Task brief
Look for the word "JSON" in the entries below, then copy every line that has it.

Excerpted data
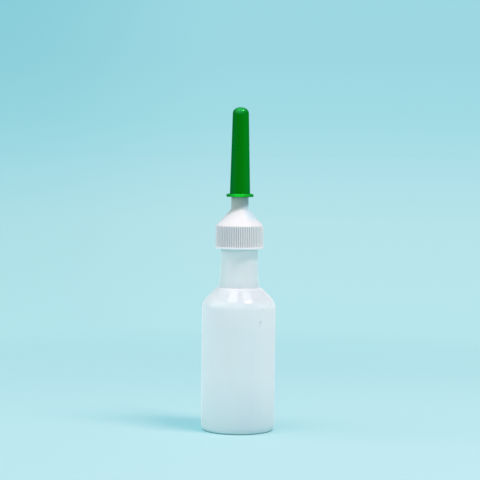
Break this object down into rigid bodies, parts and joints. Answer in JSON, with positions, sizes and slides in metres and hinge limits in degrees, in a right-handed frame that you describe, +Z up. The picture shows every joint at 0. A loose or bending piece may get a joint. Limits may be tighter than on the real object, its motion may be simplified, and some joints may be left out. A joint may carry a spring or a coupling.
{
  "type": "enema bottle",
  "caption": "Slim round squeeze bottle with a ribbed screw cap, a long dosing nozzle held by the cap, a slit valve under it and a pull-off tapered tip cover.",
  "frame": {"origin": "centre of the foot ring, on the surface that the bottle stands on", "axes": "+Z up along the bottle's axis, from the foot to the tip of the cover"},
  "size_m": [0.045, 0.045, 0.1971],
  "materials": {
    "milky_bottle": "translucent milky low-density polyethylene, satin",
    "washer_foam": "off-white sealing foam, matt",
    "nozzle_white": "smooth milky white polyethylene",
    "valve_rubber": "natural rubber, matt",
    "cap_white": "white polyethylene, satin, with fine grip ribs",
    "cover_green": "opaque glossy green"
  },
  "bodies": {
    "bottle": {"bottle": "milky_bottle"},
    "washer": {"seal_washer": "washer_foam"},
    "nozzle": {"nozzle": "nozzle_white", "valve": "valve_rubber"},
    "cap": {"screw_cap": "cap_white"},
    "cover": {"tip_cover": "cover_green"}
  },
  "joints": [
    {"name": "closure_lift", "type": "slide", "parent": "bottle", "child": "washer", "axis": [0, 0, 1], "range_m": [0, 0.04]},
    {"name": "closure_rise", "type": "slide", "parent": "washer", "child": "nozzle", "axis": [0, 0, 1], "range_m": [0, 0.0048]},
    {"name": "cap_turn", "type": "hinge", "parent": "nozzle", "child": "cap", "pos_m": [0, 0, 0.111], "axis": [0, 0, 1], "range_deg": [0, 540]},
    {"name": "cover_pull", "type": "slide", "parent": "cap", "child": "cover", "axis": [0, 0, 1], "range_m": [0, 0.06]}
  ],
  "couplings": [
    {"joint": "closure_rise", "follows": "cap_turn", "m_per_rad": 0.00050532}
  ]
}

* * *

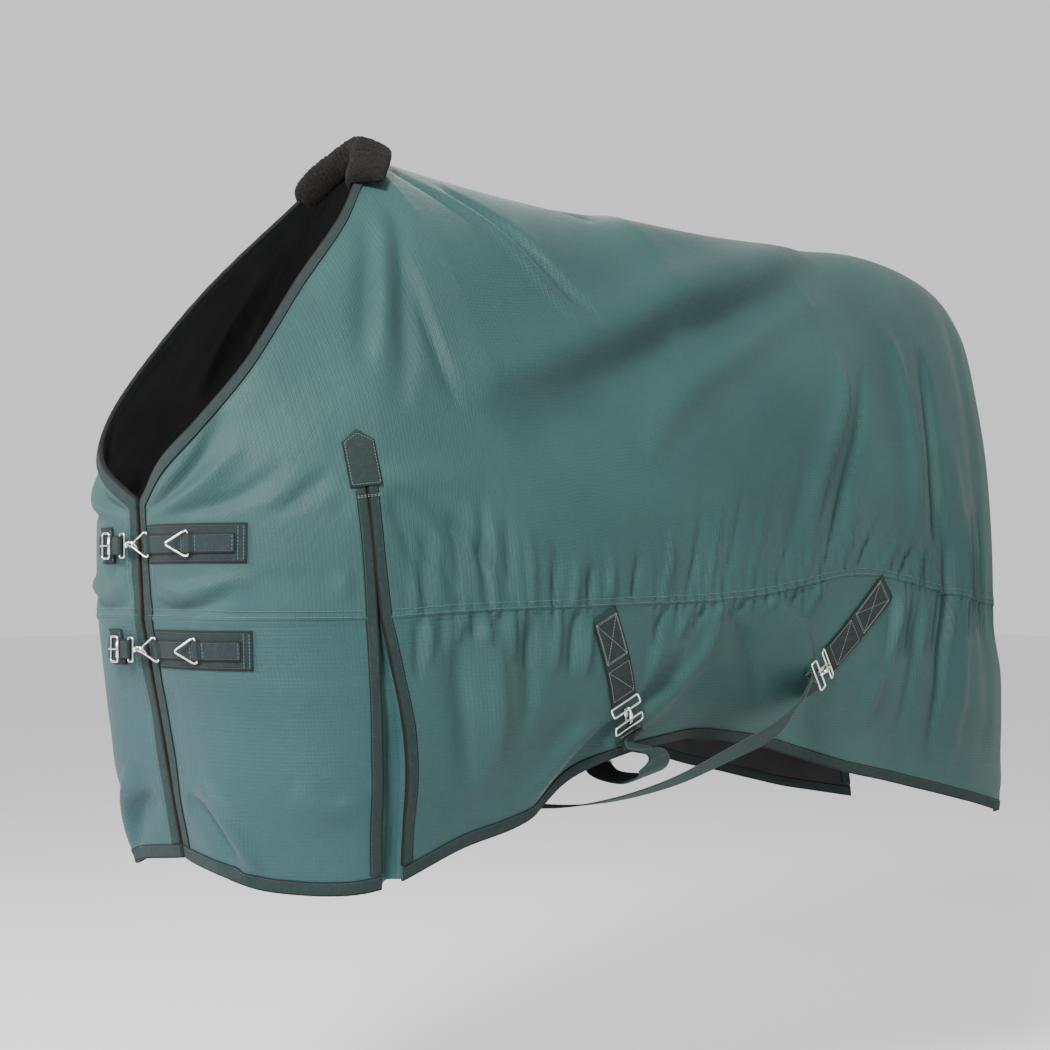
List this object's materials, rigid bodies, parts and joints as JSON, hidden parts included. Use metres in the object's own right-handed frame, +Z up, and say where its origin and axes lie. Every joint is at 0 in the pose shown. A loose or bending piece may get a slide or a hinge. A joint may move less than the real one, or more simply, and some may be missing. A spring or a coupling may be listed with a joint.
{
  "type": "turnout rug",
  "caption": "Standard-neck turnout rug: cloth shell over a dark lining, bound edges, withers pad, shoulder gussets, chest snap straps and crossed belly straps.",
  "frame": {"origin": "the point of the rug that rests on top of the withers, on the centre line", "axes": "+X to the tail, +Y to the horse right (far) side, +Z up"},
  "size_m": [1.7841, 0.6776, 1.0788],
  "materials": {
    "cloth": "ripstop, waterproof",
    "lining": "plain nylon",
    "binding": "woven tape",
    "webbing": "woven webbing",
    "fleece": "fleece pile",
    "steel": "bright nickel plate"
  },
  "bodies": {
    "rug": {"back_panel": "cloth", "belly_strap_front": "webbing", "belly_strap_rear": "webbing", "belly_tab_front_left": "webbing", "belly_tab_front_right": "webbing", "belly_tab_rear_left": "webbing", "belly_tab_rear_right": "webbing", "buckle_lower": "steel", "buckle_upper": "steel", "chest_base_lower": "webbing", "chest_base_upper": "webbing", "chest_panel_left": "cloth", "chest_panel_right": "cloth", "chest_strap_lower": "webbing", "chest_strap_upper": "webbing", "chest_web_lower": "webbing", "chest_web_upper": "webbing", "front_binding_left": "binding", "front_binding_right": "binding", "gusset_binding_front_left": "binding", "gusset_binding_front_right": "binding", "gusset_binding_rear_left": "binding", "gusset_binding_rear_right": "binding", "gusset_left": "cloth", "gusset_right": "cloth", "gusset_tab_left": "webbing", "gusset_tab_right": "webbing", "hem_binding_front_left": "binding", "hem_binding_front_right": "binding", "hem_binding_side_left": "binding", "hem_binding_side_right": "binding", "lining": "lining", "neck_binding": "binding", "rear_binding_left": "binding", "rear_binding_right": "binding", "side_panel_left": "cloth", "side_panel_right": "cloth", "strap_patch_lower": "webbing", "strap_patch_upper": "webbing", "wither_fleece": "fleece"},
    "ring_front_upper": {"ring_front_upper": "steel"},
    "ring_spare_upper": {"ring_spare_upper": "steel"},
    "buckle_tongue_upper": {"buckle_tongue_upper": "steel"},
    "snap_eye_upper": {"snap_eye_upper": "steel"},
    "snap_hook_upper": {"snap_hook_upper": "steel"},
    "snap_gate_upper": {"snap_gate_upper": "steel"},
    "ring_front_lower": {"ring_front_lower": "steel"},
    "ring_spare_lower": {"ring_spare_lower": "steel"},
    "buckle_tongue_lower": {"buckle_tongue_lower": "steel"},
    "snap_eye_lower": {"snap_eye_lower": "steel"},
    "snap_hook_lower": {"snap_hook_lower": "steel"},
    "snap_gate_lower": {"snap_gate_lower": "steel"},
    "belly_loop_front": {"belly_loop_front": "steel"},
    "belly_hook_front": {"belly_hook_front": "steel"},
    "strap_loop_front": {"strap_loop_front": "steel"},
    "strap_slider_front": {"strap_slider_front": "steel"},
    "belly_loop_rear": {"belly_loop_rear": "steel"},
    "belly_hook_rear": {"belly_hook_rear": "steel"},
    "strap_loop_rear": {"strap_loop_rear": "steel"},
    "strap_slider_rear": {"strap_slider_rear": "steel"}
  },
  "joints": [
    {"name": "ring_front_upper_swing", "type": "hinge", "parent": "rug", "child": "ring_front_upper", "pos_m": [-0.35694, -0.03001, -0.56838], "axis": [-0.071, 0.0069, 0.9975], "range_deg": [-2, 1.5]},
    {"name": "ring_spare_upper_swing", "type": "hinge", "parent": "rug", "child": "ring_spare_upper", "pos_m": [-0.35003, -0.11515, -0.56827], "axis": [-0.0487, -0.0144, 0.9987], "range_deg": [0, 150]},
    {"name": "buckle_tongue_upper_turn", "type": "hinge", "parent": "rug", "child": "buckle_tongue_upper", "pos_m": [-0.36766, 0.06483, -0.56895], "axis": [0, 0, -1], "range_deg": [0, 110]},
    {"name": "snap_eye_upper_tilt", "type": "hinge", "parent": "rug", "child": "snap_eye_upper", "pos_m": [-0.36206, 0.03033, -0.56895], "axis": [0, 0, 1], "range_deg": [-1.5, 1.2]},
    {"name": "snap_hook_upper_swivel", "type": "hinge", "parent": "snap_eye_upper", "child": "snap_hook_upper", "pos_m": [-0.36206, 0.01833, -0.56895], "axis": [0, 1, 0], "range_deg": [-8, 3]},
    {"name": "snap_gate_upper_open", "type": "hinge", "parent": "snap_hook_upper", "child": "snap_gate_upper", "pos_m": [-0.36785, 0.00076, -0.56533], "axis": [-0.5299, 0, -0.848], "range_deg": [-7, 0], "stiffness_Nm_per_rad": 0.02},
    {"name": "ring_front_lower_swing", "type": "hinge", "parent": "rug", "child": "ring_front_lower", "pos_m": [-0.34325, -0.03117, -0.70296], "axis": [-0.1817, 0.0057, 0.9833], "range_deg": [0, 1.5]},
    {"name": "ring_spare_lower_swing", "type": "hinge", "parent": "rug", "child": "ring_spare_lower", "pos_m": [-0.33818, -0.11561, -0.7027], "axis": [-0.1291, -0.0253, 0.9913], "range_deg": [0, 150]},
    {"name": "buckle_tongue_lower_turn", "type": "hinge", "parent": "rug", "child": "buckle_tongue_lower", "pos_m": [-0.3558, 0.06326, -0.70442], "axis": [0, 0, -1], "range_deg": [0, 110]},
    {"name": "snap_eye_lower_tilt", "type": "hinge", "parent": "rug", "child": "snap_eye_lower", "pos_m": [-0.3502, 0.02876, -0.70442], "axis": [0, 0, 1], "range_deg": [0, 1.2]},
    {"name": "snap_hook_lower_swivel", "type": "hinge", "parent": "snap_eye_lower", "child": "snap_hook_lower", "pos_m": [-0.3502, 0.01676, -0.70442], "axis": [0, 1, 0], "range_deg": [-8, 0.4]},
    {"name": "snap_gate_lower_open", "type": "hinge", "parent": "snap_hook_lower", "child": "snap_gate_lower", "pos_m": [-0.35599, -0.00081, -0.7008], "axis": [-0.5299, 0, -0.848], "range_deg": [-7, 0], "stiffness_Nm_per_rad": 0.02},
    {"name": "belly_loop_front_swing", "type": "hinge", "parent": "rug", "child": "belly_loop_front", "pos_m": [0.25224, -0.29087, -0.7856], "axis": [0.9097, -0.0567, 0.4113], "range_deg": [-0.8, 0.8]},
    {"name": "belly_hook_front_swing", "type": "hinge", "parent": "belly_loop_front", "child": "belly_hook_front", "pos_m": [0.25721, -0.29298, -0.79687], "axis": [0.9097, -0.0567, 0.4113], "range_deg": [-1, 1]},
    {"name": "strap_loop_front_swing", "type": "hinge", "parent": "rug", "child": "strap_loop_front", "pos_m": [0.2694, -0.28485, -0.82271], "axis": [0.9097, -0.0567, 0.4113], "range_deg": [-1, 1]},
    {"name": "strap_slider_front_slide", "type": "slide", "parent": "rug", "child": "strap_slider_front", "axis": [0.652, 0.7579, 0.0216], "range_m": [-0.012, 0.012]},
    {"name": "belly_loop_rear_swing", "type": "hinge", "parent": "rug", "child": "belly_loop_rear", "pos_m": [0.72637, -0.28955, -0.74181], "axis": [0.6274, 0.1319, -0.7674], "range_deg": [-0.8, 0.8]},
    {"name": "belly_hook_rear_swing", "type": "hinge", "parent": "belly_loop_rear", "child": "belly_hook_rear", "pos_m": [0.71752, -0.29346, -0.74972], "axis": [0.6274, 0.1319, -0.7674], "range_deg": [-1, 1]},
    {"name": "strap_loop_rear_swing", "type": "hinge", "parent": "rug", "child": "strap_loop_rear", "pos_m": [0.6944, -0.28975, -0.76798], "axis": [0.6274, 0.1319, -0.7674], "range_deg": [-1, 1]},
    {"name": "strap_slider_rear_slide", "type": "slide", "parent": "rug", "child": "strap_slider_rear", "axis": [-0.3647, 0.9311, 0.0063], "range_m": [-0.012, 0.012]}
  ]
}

Task response
Break this object down into rigid bodies, parts and joints. Answer in JSON, with positions, sizes and slides in metres and hinge limits in degrees, in a right-handed frame that you describe, +Z up. The picture shows every joint at 0. A loose or bending piece may get a joint. Limits may be tighter than on the real object, its motion may be simplified, and some joints may be left out. A joint may carry a spring or a coupling.
List this object's materials, rigid bodies, parts and joints as JSON, hidden parts included. Use metres in the object's own right-handed frame, +Z up, and say where its origin and axes lie. Every joint is at 0 in the pose shown. A loose or bending piece may get a slide or a hinge. A joint may move less than the real one, or more simply, and some may be missing. A spring or a coupling may be listed with a joint.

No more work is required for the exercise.